--- Start of Collected material ---

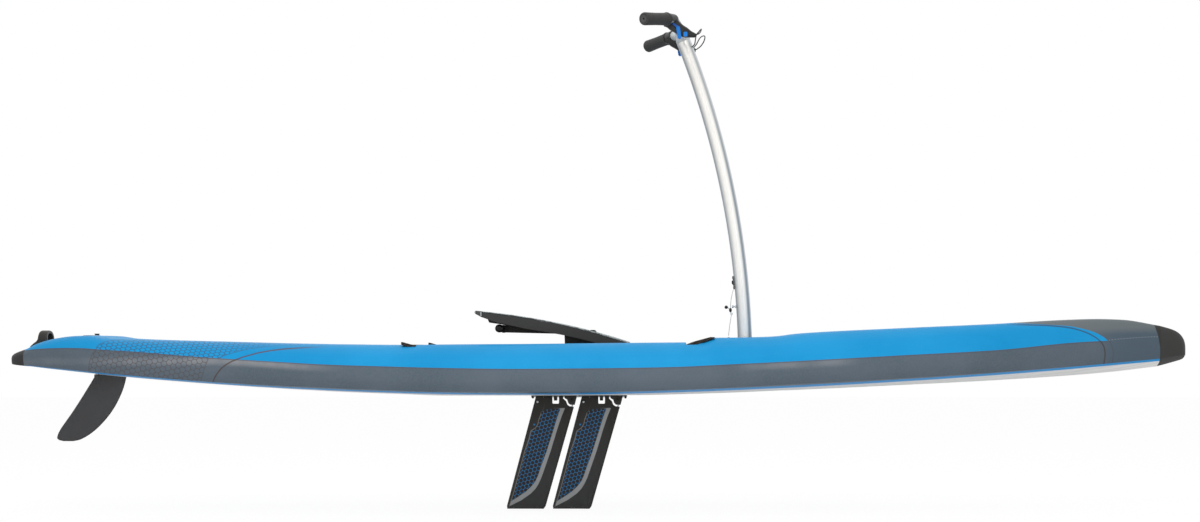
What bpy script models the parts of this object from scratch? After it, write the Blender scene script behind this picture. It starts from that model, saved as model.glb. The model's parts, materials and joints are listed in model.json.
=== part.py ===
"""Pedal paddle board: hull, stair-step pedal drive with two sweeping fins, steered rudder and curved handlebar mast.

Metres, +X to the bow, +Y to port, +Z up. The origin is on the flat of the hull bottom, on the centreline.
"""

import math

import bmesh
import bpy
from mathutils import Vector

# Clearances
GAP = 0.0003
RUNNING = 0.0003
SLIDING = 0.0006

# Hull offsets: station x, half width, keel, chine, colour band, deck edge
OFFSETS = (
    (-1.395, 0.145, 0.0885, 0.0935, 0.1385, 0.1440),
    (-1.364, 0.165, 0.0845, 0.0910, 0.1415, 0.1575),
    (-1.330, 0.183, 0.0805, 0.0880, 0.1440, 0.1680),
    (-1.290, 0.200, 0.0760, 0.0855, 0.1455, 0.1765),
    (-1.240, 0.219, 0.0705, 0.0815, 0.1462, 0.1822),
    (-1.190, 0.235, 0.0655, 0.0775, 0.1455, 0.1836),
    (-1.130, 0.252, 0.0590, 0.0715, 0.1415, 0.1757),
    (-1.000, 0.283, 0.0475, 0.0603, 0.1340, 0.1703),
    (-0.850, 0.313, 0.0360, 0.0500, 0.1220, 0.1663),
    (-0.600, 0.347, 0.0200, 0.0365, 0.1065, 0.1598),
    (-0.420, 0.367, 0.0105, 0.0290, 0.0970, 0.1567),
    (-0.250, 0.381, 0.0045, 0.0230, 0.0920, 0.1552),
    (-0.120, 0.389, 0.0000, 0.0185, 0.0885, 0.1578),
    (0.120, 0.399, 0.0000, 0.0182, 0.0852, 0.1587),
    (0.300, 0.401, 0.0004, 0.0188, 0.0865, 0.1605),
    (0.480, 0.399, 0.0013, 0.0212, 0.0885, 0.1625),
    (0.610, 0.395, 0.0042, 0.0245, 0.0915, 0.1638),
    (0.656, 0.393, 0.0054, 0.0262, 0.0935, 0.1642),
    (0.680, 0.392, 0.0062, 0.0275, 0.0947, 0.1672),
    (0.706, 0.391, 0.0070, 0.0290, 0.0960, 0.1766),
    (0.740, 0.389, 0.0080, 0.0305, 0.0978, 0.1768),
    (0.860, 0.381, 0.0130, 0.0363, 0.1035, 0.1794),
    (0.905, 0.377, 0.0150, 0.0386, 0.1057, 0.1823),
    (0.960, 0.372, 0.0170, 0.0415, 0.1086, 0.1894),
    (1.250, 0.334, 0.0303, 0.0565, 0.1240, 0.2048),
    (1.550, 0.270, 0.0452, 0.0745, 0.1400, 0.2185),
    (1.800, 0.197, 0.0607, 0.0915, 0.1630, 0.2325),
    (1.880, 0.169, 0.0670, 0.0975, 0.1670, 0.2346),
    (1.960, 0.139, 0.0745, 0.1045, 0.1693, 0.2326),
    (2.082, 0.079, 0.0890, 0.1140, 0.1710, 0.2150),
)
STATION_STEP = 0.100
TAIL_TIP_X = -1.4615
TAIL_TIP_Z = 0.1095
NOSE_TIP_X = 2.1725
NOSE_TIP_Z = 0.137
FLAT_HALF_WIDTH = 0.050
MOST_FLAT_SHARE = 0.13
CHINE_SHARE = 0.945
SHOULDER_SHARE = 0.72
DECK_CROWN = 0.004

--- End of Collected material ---

Lines from the start of the material above through the line containing "import math" are to be duplicated exactly, and only those.

*Written response:*
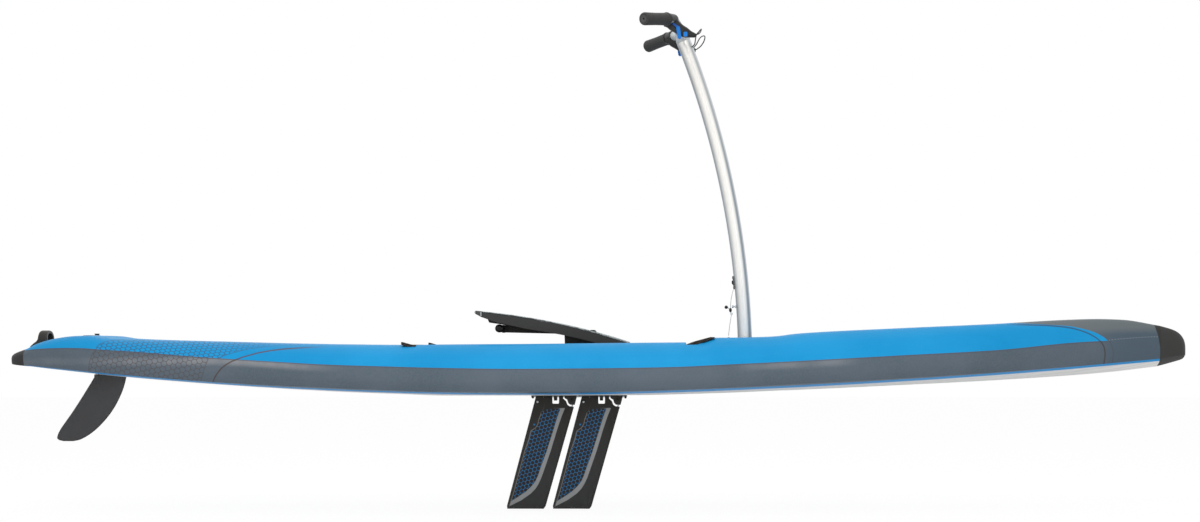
What bpy script models the parts of this object from scratch? After it, write the Blender scene script behind this picture. It starts from that model, saved as model.glb. The model's parts, materials and joints are listed in model.json.
=== part.py ===
"""Pedal paddle board: hull, stair-step pedal drive with two sweeping fins, steered rudder and curved handlebar mast.

Metres, +X to the bow, +Y to port, +Z up. The origin is on the flat of the hull bottom, on the centreline.
"""

import math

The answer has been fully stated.